Born into an impoverished family in 1906, Baker loved to dance and perform. As a child, she created performances among her friends and eventually obtained a job as a dresser at a vaudeville theater. By age 14, with her ambition, talent, hard work, and vivacious personality, she managed to land a role in another vaudeville theater company. She was attractive, a natural comic, and an innovative dancer. Not knowing the language, she bravely joined a dance troupe and traveled to Paris in 1925. Once there, she was a huge success. Being a Black woman, she’d experienced racial discrimination in the U.S. and refused to entertain segregated audiences. In Paris, she was accepted without reservation. Baker became one of the legendary entertainers to headline the world-renowned Folies Bergère. Her “banana dance” costume, consisting of only a short skirt of artificial bananas and a beaded necklace, is an iconic image.
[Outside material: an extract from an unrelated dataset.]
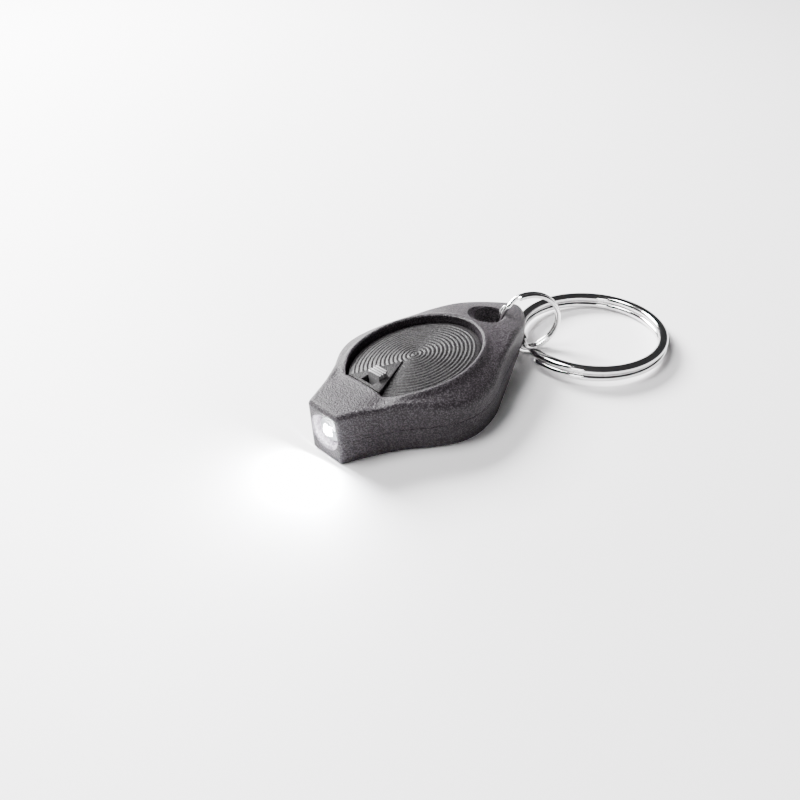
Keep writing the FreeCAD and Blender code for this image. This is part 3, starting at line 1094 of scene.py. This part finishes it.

A super star, Josephine Baker was not just a “fluff” entertainer. Generous and sensitive, she used her money and time to champion important causes, such as racism and civil rights in the U.S., and planned to provide a home for homeless children of different races. She eventually adopted twelve children of various racial backgrounds, whom she called her Rainbow Tribe. Baker wanted to show people that people of different races could live together in what she called her Village du Monde. She purchased the magnificent Château des Milandes in the bucolic Dordogne region of Southwest France. Built in 1489, she restored it and lived there with her children for over thirty years, while helping the local economy by employing 120 people. At present, the chateau is open to the public and is a museum honoring her extraordinary life.
During World War II, she performed espionage work for the French Resistance, for which she was awarded both the Croix de Guerre and the Chevalier de la Légion d’Honneur. Rising from a humble and harsh childhood to international fame, “Her life was a jazz improvisation, turning itself inside out every few years.”